Comment by qnleigh
5 days ago
> I think "novel" is ill defined here
That's exactly my point. When people say "LLMs will never do something novel," they seem to be leaning on some vague, ill-defined notion of novelty. The burden of proof is then to specify what degree of novelty is unattainable and why.
As for evidence that they can do novel things, there is plenty:
1. I really did ask Gemini to multiply 167,383 * 426,397 before posting this question. It answered correctly.
2. SVGs of pelicans riding bicycles
3. People use LLMs to write new apps/code every day
4. LLMs have achieved gold-medal performance on Math Olympiad problems that were not publicly available
5. LLMs have solved open problems in physics and mathematics [0,1]
That is as far as they have advanced so far. What's next? Where is the limit? All I want to say is that I don't know, and neither do you :).

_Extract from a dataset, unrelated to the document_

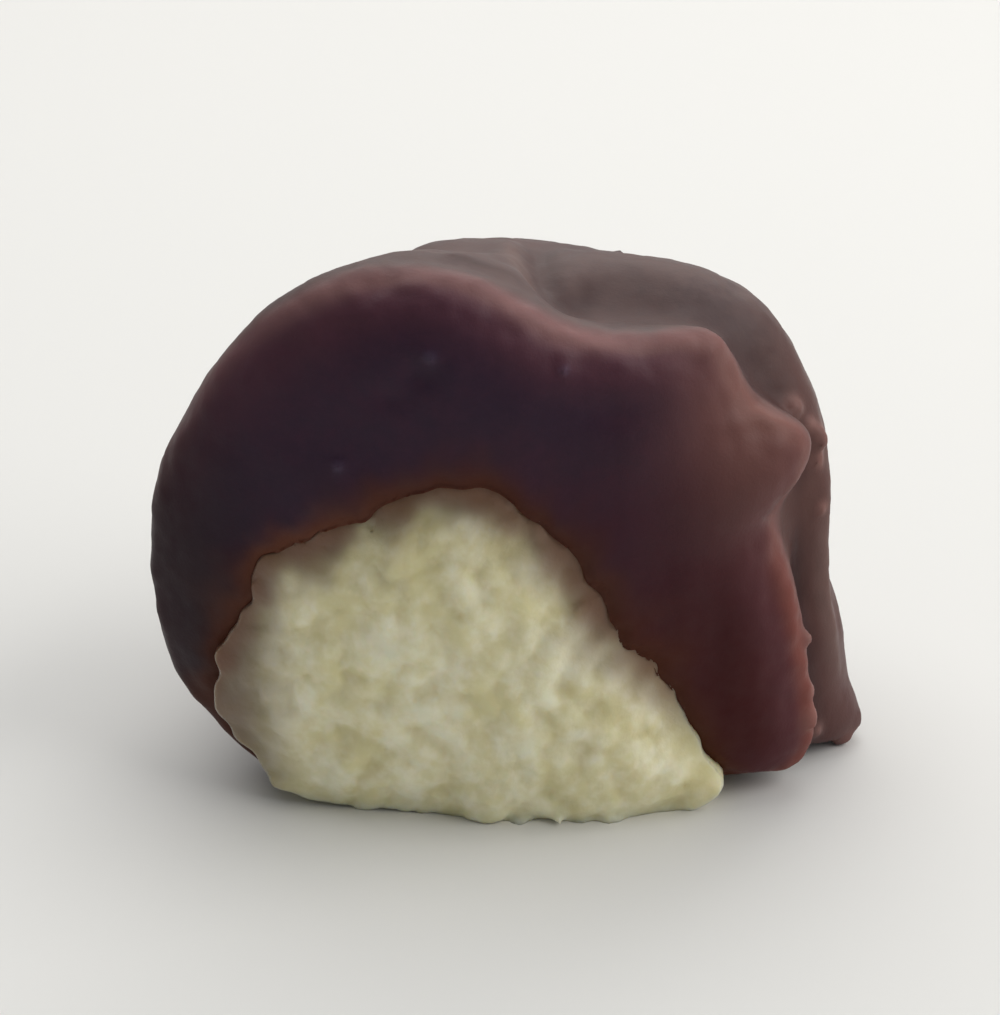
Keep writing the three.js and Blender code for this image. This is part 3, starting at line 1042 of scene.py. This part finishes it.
def grain_group():
    """A mealy surface: fine grains on soft undulations, as a height from 0 to 1."""
    number = "NodeSocketFloat"
    tree, given, result = new_group(
        "Mealy grain",
        "ShaderNodeTree",
        {
            "Vector": ("NodeSocketVector", None),
            "Grains per metre": (number, 4000.0),
            "Waves per metre": (number, 700.0),
            "Share of waves": (number, 0.5),
        },
        {"Height": number},
    )
    vector = given.outputs["Vector"]
    grains = noise_texture(tree, vector, given.outputs["Grains per metre"], 2.0, roughness=0.6)
    waves = noise_texture(tree, vector, given.outputs["Waves per metre"], 3.0)
    height = blended(tree, given.outputs["Share of waves"], grains, waves)
    tree.links.new(height, result.inputs["Height"])
    return tree


def mask_of(tree, name):
    """One of the piece's own masks."""
    return put(tree, "ShaderNodeAttribute", attribute_name=name).outputs["Fac"]


def mixed(tree, factor, first, second):
    """One colour turning into another as the factor rises."""
    return put(tree, "ShaderNodeMix", {0: factor, 6: first, 7: second}, data_type="RGBA").outputs[2]


def layered(tree, colour, layers):
    """A colour with others laid over it, each by a mask or the name of one, and its strength."""
    for mask, strength, over in layers:
        if isinstance(mask, str):
            mask = mask_of(tree, mask)
        colour = mixed(tree, maths(tree, "MULTIPLY", mask, strength), colour, over)
    return colour


def ranged(tree, value, low, high):
    """A mask from 0 to 1 stretched between two numbers."""
    return put(tree, "ShaderNodeMapRange", {"Value": value, "To Min": low, "To Max": high}).outputs[0]


def specks(tree, place, per_metre, size, share):
    """Rare small round specks, as a mask."""
    wires = {"Vector": place, "Scale": per_metre, "Randomness": 1.0}
    cells = put(tree, "ShaderNodeTexVoronoi", wires)
    near = stepped(tree, cells.outputs["Distance"], size, size * 0.5)
    picked = put(tree, "ShaderNodeSeparateColor", {"Color": cells.outputs["Color"]})
    rare = maths(tree, "GREATER_THAN", picked.outputs[0], 1 - share)
    return maths(tree, "MULTIPLY", near, rare)


def add_finish(tree, shader, mottle, roughness, coat):
    """Lets roughness and coat vary with the mottling, each between two numbers."""
    tree.links.new(ranged(tree, mottle, *roughness), shader.inputs["Roughness"])
    tree.links.new(ranged(tree, mottle, *coat), shader.inputs["Coat Weight"])


def add_bump(tree, shader, meal, distance):
    """Adds a bump to a shader, from the mealy grain."""
    wires = {"Height": meal.outputs["Height"], "Strength": BUMP_STRENGTH, "Distance": distance}
    bump = put(tree, "ShaderNodeBump", wires)
    tree.links.new(bump.outputs["Normal"], shader.inputs["Normal"])


def paste_colour(tree, place, mottle):
    """The colour of the paste: its skin, its cut, and what lies over both, painted light and shade
    among it.
    """
    skin = layered(
        tree,
        mixed(tree, mottle, tone(85, 69, 69), tone(101, 84, 82)),
        [
            ("back", 0.65, tone(64, 44, 55)),
            # painted reddish bounce light on the right flank
            ("flank", 0.7, tone(94, 60, 54)),
            # painted shade in the folds
            ("shaded_crease", 0.85, tone(54, 30, 30)),
            # painted highlights on the fine ridges
            ("lit_ridge", 0.4, tone(124, 102, 96)),
            # painted shade in the fine folds
            ("shaded_line", 0.45, tone(54, 34, 35)),
        ],
    )
    # the cut face and the lit crest turn redder low on the right: painted bounce light
    warm_bounce = mask_of(tree, "warm_bounce")
    cut = mixed(tree, mottle, tone(47, 27, 47), tone(61, 37, 54))
    cut = mixed(tree, warm_bounce, cut, tone(64, 18, 19))
    lit_crest = mixed(tree, warm_bounce, tone(134, 97, 96), tone(120, 66, 58))
    pale = specks(tree, place, per_metre=160.0, size=0.055, share=0.35)
    return layered(
        tree,
        mixed(tree, mask_of(tree, "cut"), skin, cut),
        [
            # painted reddish light on the face just under the lip's edge
            ("lit_lip_band", 0.48, tone(98, 58, 64)),
            # painted highlight along the lip's lit edge
            ("lit_crest", 0.95, lit_crest),
            # painted light on the lit bevel of the shoulder
            ("bevel", 0.75, tone(119, 81, 73)),
            # painted shade on the left cheek
            ("left", 0.8, tone(28, 11, 18)),
            ("rim", 0.9, tone(78, 38, 20)),
            ("smear", 0.35, tone(126, 76, 52)),
            (pale, 0.3, tone(120, 102, 108)),
            ("scrap", 0.3, tone(110, 100, 124)),
            # painted highlight on the crumbs
            ("lit_crumb", 0.7, tone(156, 116, 109)),
        ],
    )


def paste_material(mottling, grain):
    """Dark, moist bean paste, browner where it thins over the rice, with a painted reddish highlight at
    the lip and other painted light and shade.
    """
    made, tree, shader = new_material(
        "Smooth bean paste",
        Subsurface_Weight=0.10,
        Subsurface_Radius=(1.0, 0.35, 0.25),
        Subsurface_Scale=0.0015,
        IOR=1.4,
        Specular_IOR_Level=0.2,
        Coat_Roughness=0.42,
    )
    place = put(tree, "ShaderNodeTexCoord").outputs["Object"]
    patches = put(tree, "ShaderNodeGroup", {"Vector": place}, node_tree=mottling)
    mottle = patches.outputs["Mask"]
    tree.links.new(paste_colour(tree, place, mottle), shader.inputs["Base Color"])
    add_finish(tree, shader, mottle, roughness=(0.45, 0.6), coat=(0.08, 0.0))
    meal = put(tree, "ShaderNodeGroup", {"Vector": place}, node_tree=grain)
    add_bump(tree, shader, meal, distance=0.00012)
    return made


def rice_material(mottling, grain):
    """Moist, cloudy, cream-white rice, with painted shade between the grains, stained and with painted
    shade along the paste.
    """
    made, tree, shader = new_material(
        "Half-pounded rice",
        Subsurface_Weight=0.7,
        Subsurface_Radius=(1.0, 0.8, 0.55),
        Subsurface_Scale=0.0022,
        IOR=1.42,
        Coat_Roughness=0.3,
    )
    place = put(tree, "ShaderNodeTexCoord").outputs["Object"]
    wires = {"Vector": place, "Patches per metre": 260.0}
    patches = put(tree, "ShaderNodeGroup", wires, node_tree=mottling)
    mottle = patches.outputs["Mask"]
    # darker where the rice lies low between the grains: painted shade
    low = mixed(tree, mottle, tone(224, 215, 164), tone(238, 231, 194))
    high = mixed(tree, mottle, tone(229, 221, 172), tone(249, 244, 216))
    colour = layered(
        tree,
        mixed(tree, mask_of(tree, "proud"), low, high),
        [("shade", 0.85, tone(108, 86, 72)), ("rim", 0.85, tone(112, 68, 42))],
    )
    tree.links.new(colour, shader.inputs["Base Color"])
    add_finish(tree, shader, mottle, roughness=(0.34, 0.5), coat=(0.25, 0.1))
    wires = {"Vector": place, "Grains per metre": 1600.0}
    meal = put(tree, "ShaderNodeGroup", wires, node_tree=grain)
    add_bump(tree, shader, meal, distance=0.0003)
    return made


def make_floor():
    """The plain pale surface that the half stands on."""
    finish, _, shader = new_material("Pale table", Roughness=0.7, IOR=1.3)
    shader.inputs["Base Color"].default_value = tone(226, 226, 224)
    half = FLOOR_HALF_WIDTH
    corners = [(-half, -half, 0), (half, -half, 0), (half, half, 0), (-half, half, 0)]
    mesh = bpy.data.meshes.new("floor")
    mesh.from_pydata(corners, [], [(0, 1, 2, 3)])
    mesh.materials.append(finish)
    floor = linked("floor", mesh)


def aimed(thing, place, target):
    """Puts a light or camera at a place and points it at a target."""
    thing.location = place
    thing.rotation_euler = (Vector(target) - Vector(place)).to_track_quat("-Z", "Y").to_euler()


def softbox(name, place, size, power, colour):
    """A large soft light that points at the half."""
    data = bpy.data.lights.new(name, "AREA")
    data.shape = "RECTANGLE"
    data.size, data.size_y = size
    data.energy = power
    data.color = colour
    aimed(linked(name, data), place, LIGHTS_TARGET)


def light_the_scene():
    """Soft light from above, behind and the right, and a pale room all round."""
    for name, settings in LIGHTS.items():
        softbox(name, *settings)
    world = bpy.data.worlds.new("pale room")
    world.use_nodes = True
    background = world.node_tree.nodes["Background"]
    background.inputs["Color"].default_value = ROOM["colour"]
    background.inputs["Strength"].default_value = ROOM["strength"]
    bpy.context.scene.world = world
    bpy.context.scene.view_settings.view_transform = "Standard"


def make_camera():
    """The camera, above and straight in front of the cut face."""
    data = bpy.data.cameras.new("camera")
    data.sensor_fit = "HORIZONTAL"
    data.sensor_width = LENS["sensor_width"]
    data.lens = LENS["lens"]
    data.clip_start = 0.01
    camera = linked("camera", data)
    aimed(camera, CAMERA["place"], CAMERA["target"])
    bpy.context.scene.camera = camera


def main():
    """Builds the camera, the lights, the table and both pieces of the half."""
    make_camera()
    light_the_scene()
    make_floor()
    mottling, grain = mottling_group(), grain_group()
    paste = make_paste()
    dress_paste(paste)
    scale, move = fit_paste(paste)
    paste.data.materials.clear()
    paste.data.materials.append(paste_material(mottling, grain))
    finish = rice_material(mottling, grain)
    rice = make_rice(finish)
    dress_rice(rice)
    fit_rice(rice, scale, move)
    rice.data.materials.clear()
    rice.data.materials.append(finish)
    for piece, node in ((paste, "bean_paste"), (rice, "rice")):
        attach(piece, "root")
        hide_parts(node)


main()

Actually here's an even better list of progress on a number of open math problems, with plenty of caveats and exposition:
https://github.com/teorth/erdosproblems/wiki/AI-contribution...
This is great observational data but it's an early "step 1", I'd definitely need to see an actual analysis of these cases and likely want to have that analysis involve a review of relevant training data.
What you're asking for is exactly what's in the link you replied about. It collects analysis of each solution (or attempt), and info about whether the AI's solution could be found anywhere in the literature.